What Are the Side Effects of Obesity Drugs?

The treatment of obesity has been revolutionized by new drugs such as semaglutide and tirzepatide. In clinical trials, these medications led to substantial weight loss — as much as an average of 21% of participants’ body weight — and semaglutide has also been shown to cut the risk of severe cardiovascular problems, which specialists celebrated as a groundbreaking result. But as demand for the drugs increases, there’s a growing interest in investigating their potential side effects. Researchers have been looking into the gastrointestinal problems and loss of muscle mass connected with the medications and shared some findings earlier this month.

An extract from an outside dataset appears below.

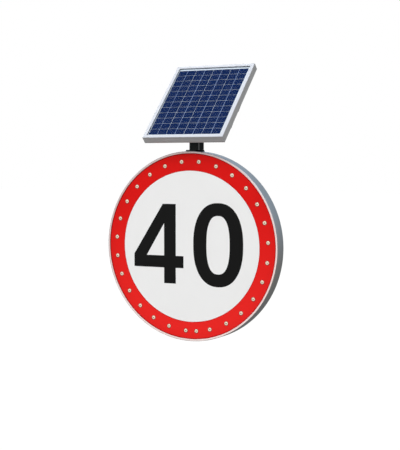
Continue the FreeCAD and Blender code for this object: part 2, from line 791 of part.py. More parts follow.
def post():
    """A square tube on the foot bracket, cut at the top to the panel's slope."""
    half = POST_WIDTH / 2
    span = (FOOT_TOP, FOOT_TOP + POST_RISE + POST_WIDTH)
    outer = block((-half, half), (POST_AXIS_Y - half, POST_AXIS_Y + half), span)
    corners = [
        Vector(side * half, POST_AXIS_Y + end * half, FOOT_TOP)
        for side in (-1, 1) for end in (-1, 1)
    ]
    outer = outer.makeChamfer(POST_CORNER, edges_near(outer, corners, UPWARD))
    room = half - POST_WALL
    bore = block((-room, room), (POST_AXIS_Y - room, POST_AXIS_Y + room), span)
    entry = flatted_bar(ENTRY_RADIUS, Vector(0, POST_AXIS_Y, entry_height()), ALONG_Y * half)
    tube = outer.cut(Part.makeCompound([bore, entry]))
    reach = 2 * (POST_RISE + POST_WIDTH)
    above = block((-reach, reach), (-reach, reach), (-BAR_THICKNESS - HEAD_THICKNESS, reach))
    return tube.cut(on_panel(above))


def on_panel(shape):
    """Moves a shape from the flat panel's frame to its place above the sign.

    In that frame X runs across the panel, Y up its slope from the lower edge, and Z out of
    its rear plane towards the glass."""
    shape.rotate(Vector(0, 0, 0), Vector(1, 0, 0), PANEL_TILT)
    slope = math.radians(PANEL_TILT)
    lower_y = POST_AXIS_Y - PANEL_SEAT * math.cos(slope)
    lower_z = FOOT_TOP + POST_RISE - PANEL_SEAT * math.sin(slope)
    shape.translate(Vector(0, lower_y, lower_z))
    return shape


def frame_section():
    """The frame's section as (inward, up) points: wall, rear flange, glass groove and lip.

    Two shallow flutes run along the outside."""
    groove_top = PANEL_THICKNESS - FRAME_WALL
    groove_foot = groove_top - FRAME_GROOVE
    shelf_foot = groove_foot - FRAME_WALL
    points = [
        (0, 0),
        (FRAME_FLANGE, 0),
        (FRAME_FLANGE, FRAME_WALL),
        (FRAME_WALL, FRAME_WALL),
        (FRAME_WALL, shelf_foot),
        (FRAME_LIP, shelf_foot),
        (FRAME_LIP, groove_foot),
        (FRAME_WALL, groove_foot),
        (FRAME_WALL, groove_top),
        (FRAME_LIP, groove_top),
        (FRAME_LIP, PANEL_THICKNESS),
        (0, PANEL_THICKNESS),
    ]
    for side in (1, -1):
        level = PANEL_THICKNESS / 2 + side * FLUTE_SPACING / 2
        points += [
            (0, level + FLUTE_WIDTH / 2),
            (FLUTE_DEPTH, level + FLUTE_WIDTH / 2),
            (FLUTE_DEPTH, level - FLUTE_WIDTH / 2),
            (0, level - FLUTE_WIDTH / 2),
        ]
    return points


def frame_rail(length):
    """One frame rail along X with its outside on Y = 0, mitred at both ends."""
    outline = [Vector(-length / 2, inward, up) for inward, up in frame_section()]
    rail = prism(outline, Vector(length, 0, 0))
    half, deep = length / 2, FRAME_FLANGE
    mitre = [(-half, 0), (half, 0), (half - deep, deep), (deep - half, deep)]
    corners = [Vector(x, y, 0) for x, y in mitre]
    return rail.common(prism(corners, UPWARD * PANEL_THICKNESS))


def frame_rails():
    """The four rails of the panel's frame, by name."""
    half_width = PANEL_WIDTH / 2
    middle = PANEL_LENGTH / 2
    places = {
        "frame_bottom": (PANEL_WIDTH, 0, Vector(0, 0, 0)),
        "frame_right": (PANEL_LENGTH, 1, Vector(half_width, middle, 0)),
        "frame_top": (PANEL_WIDTH, 2, Vector(0, PANEL_LENGTH, 0)),
        "frame_left": (PANEL_LENGTH, 3, Vector(-half_width, middle, 0)),
    }
    rails = {}
    for name, (length, quarters, place) in places.items():
        rail = frame_rail(length)
        rail.rotate(Vector(0, 0, 0), UPWARD, quarters * FULL_TURN / 4)
        rail.translate(place)
        rails[name] = on_panel(rail)
    return rails


def corner_keys():
    """Four angle pieces inside the frame's corners, between the rear flange and the shelf."""
    inset = FRAME_WALL + KEY_CLEARANCE
    angle = [
        (0, 0), (KEY_LEG, 0), (KEY_LEG, KEY_THICKNESS),
        (KEY_THICKNESS, KEY_THICKNESS), (KEY_THICKNESS, KEY_LEG), (0, KEY_LEG),
    ]
    keys = []
    for across in (-1, 1):
        for along in (-1, 1):
            corner_x = across * (PANEL_WIDTH / 2 - inset)
            corner_y = PANEL_LENGTH / 2 + along * (PANEL_LENGTH / 2 - inset)
            points = [Vector(corner_x - across * a, corner_y - along * b, inset) for a, b in angle]
            keys.append(prism(points, UPWARD * KEY_HEIGHT))
    return on_panel(Part.makeCompound(keys))


def laminate_layer(foot, top):
    """A full layer of the panel, held in the frame's groove."""
    inset = FRAME_WALL + LAMINATE_CLEARANCE
    half = PANEL_WIDTH / 2 - inset
    return block((-half, half), (inset, PANEL_LENGTH - inset), (foot, top))


def panel_glass():
    return on_panel(laminate_layer(GLASS_BACK, GLASS_FRONT))


def backsheet():
    return on_panel(laminate_layer(SHEET_BACK, CELLS_BACK))


def column_centres():
    """Centres of the cell columns, which lie a little to the left of the panel's middle."""
    first = -CELLS_TO_LEFT - CELL_PITCH_ACROSS * (CELL_COLUMNS - 1) / 2
    return [first + CELL_PITCH_ACROSS * i for i in range(CELL_COLUMNS)]


def solar_cells():
    """The cells as thin tiles in columns and rows, with a gap all round."""
    half_width = (CELL_PITCH_ACROSS - CELL_GAP) / 2
    half_length = (CELL_PITCH_ALONG - CELL_GAP) / 2
    tiles = []
    for x in column_centres():
        for row in range(CELL_ROWS):
            y = PANEL_LENGTH / 2 + CELL_PITCH_ALONG * (row - (CELL_ROWS - 1) / 2)
            tiles.append(block(
                (x - half_width, x + half_width),
                (y - half_length, y + half_length),
                (CELLS_BACK, CELLS_FRONT),
            ))
    return on_panel(Part.makeCompound(tiles))


def cell_ribbons():
    """The tinned ribbons that join the cells of each column, along their middles."""
    half_length = (CELL_PITCH_ALONG * CELL_ROWS - CELL_GAP) / 2
    middle = PANEL_LENGTH / 2
    ribbons = [
        block(
            (x - RIBBON_WIDTH / 2, x + RIBBON_WIDTH / 2),
            (middle - half_length, middle + half_length),
            (CELLS_FRONT, GLASS_BACK),
        )
        for x in column_centres()
    ]
    return on_panel(Part.makeCompound(ribbons))


def box_block(inset, foot, top):
    """A block in the junction box's outline with broken corners, drawn in by an inset."""
    half_width = BOX_WIDTH / 2 - inset
    half_length = BOX_LENGTH / 2 - inset
    shell = block(
        (-half_width, half_width),
        (BOX_SEAT - half_length, BOX_SEAT + half_length),
        (foot, top),
    )
    corners = [
        Vector(across * half_width, BOX_SEAT + along * half_length, foot)
        for across in (-1, 1) for along in (-1, 1)
    ]
    return shell.makeChamfer(BOX_CORNER - inset, edges_near(shell, corners, UPWARD))


def gland_face():
    """The point of the junction box's lower wall where the gland passes, in the panel's frame."""
    return Vector(0, BOX_SEAT - BOX_LENGTH / 2, SHEET_BACK - BOX_DEPTH / 2)


def junction_box():
    """An open tray moulded round the panel's terminals, closed by its lid from behind."""
    tray = box_block(0, SHEET_BACK - BOX_DEPTH, SHEET_BACK)
    room = box_block(BOX_WALL, SHEET_BACK - BOX_DEPTH, SHEET_BACK - BOX_WALL)
    hole = flatted_bar(GLAND_RADIUS + GLAND_CLEARANCE, gland_face(), ALONG_Y * 2 * BOX_WALL)
    return on_panel(tray.cut(Part.makeCompound([room, hole])))


def junction_lid():
    foot = SHEET_BACK - BOX_DEPTH - BOX_LID
    return on_panel(box_block(0, foot, foot + BOX_LID))


def cable_gland():
    """The gland in the junction box's lower wall: neck, hexagon and tapered cap, with its bore."""
    face = gland_face()
    neck_start = face + ALONG_Y * BOX_WALL
    neck = flatted_bar(GLAND_RADIUS, neck_start, AGAINST_Y * BOX_WALL)
    body = flatted_bar(GLAND_NUT_ACROSS / math.sqrt(3), face, AGAINST_Y * GLAND_NUT_LENGTH, 6)
    cap_start = face + AGAINST_Y * GLAND_NUT_LENGTH
    cap = frustum(
        GLAND_NUT_ACROSS / 2, GLAND_RADIUS, SHANK_SIDES, cap_start, AGAINST_Y * GLAND_CAP_LENGTH
    )
    total = BOX_WALL + GLAND_NUT_LENGTH + GLAND_CAP_LENGTH
    bore = flatted_bar(GLAND_BORE_RADIUS, neck_start, AGAINST_Y * total)
    return on_panel(neck.fuse([body, cap]).cut(bore))


def head_middle():
    """Where the post's axis meets the front of the head plate, up the panel's slope."""
    return PANEL_SEAT - BAR_THICKNESS * math.tan(math.radians(PANEL_TILT))


def cross_bar(side):
    """A flat bar across the frame's side rails, below or above the post's head."""
    half = PANEL_WIDTH / 2 - BAR_INSET
    middle = head_middle() + side * BAR_SPACING / 2
    span = (middle - BAR_WIDTH / 2, middle + BAR_WIDTH / 2)
    return on_panel(block((-half, half), span, (-BAR_THICKNESS, 0)))


def head_plate():
    """The plate on the post's slanted head that carries the cross bars, with cut corners."""
    half_width = HEAD_WIDTH / 2
    half_length = HEAD_LENGTH / 2
    foot = -BAR_THICKNESS - HEAD_THICKNESS
    span = (head_middle() - half_length, head_middle() + half_length)
    plate = block((-half_width, half_width), span, (foot, -BAR_THICKNESS))
    corners = [Vector(across * half_width, along, foot) for across in (-1, 1) for along in span]
    return on_panel(plate.makeChamfer(HEAD_CORNER, edges_near(plate, corners, UPWARD)))


def all_pieces():
    """Every piece of the sign, by its node's name."""
    pieces = {
        "housing_ring": housing_ring(),
        "hoop_joint_plate": hoop_joint_plate(),
        "face_plate": face_plate(),
        "white_sheeting": white_sheeting(),
        "red_border": red_border(),
        "digit_four": digit_four(),
        "digit_zero": digit_zero(),
        "back_cover": back_cover(),
        "cover_seal": cover_seal(),
        "battery_pack": battery_pack(),
        "battery_strap": battery_strap(),
        "controller_box": controller_box(),
        "duct_grommet": duct_grommet(),
        "rail_top": hat_rail(SHORT_RAIL_LENGTH, short_rail_height(), foot_bolt_places()),
        "clamp_bolts": clamp_bolts(),
        "foot_bolts": foot_bolts(),
        "hex_nuts": hex_nuts(),
        "foot_bracket": foot_bracket(),
        "post": post(),
        "post_grommet": post_grommet(),
        "head_plate": head_plate(),
        "cross_bar_lower": cross_bar(-1),
        "cross_bar_upper": cross_bar(1),
        "corner_keys": corner_keys(),
        "panel_glass": panel_glass(),
        "solar_cells": solar_cells(),
        "cell_ribbons": cell_ribbons(),
        "backsheet": backsheet(),
        "junction_box": junction_box(),
        "junction_lid": junction_lid(),
        "cable_gland": cable_gland(),
    }
    pieces.update(lamp_pieces())
    pieces.update(clamp_pieces())
    pieces.update(frame_rails())
    return pieces


os.makedirs("parts", exist_ok=True)
for name, shape in all_pieces().items():
    shape.translate(Vector(0, -POLE_Y, CLAMP_SPACING / 2))
    shape.exportStep("parts/" + name + ".step")
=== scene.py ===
from dataclasses import dataclass

import bmesh
import bpy
import numpy as np
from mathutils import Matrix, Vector

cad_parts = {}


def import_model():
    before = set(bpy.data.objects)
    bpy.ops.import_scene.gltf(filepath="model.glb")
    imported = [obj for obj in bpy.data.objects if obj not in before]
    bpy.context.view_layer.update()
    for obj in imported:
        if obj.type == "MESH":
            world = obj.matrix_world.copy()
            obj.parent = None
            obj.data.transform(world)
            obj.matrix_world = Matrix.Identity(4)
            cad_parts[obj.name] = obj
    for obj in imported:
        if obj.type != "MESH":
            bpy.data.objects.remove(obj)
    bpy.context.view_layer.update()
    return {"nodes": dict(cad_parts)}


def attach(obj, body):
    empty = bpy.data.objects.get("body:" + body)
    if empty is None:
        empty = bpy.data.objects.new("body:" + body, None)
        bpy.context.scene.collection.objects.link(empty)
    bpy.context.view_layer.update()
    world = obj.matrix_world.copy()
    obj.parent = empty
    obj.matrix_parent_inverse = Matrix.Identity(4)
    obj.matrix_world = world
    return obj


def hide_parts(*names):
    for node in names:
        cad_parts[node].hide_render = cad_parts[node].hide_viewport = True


# A round speed limit sign with a ring of small lamps and its own solar panel, dressed over its
# CAD frame. Shapes are in millimetres in the sign's own frame: X right, Y back from the rim's
# front plane, Z up, the face's centre at the origin. The panel's are made flat, Y up its slope
# and Z out of its glass, and then tilted and moved. Meshes are in metres in the part frame.

MM = 0.001
SIGN_TO_PART = np.array([0.0, -110.8, 150.0])
MIDDLE = (0, 0, 0)
BACKWARDS = (0, 1, 0)
FORWARDS = (0, -1, 0)
CREASE_ANGLE = 38.0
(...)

Gastrointestinal problems: The latest generation of anti-obesity drugs mimic a hormone called glucagon-like peptide 1 (GLP-1), which is associated with appetite regulation. Semaglutide was approved by the US Food and Drug Administration in 2017, under the name Ozempic, to treat type 2 diabetes, and later, in 2021, as Wegovy, for the treatment of obesity. Tirzepatide, marketed as Mounjaro, was approved in 2022 to treat diabetes, but is also prescribed off-label for weight loss.

A research letter published last week in JAMA2 looked at a sample of people with obesity in a large health-insurance database. The authors found that the incidence of pancreatitis — inflammation of the pancreas — was 4.6 times higher in people taking semaglutide than in people taking a weight-loss medication that does not mimic GLP-1. The study also found that semaglutide and liraglutide, another GLP-1 medication, were associated with an increased incidence of gastroparesis, a disorder that slows or stops the movement of food from the stomach to the intestine.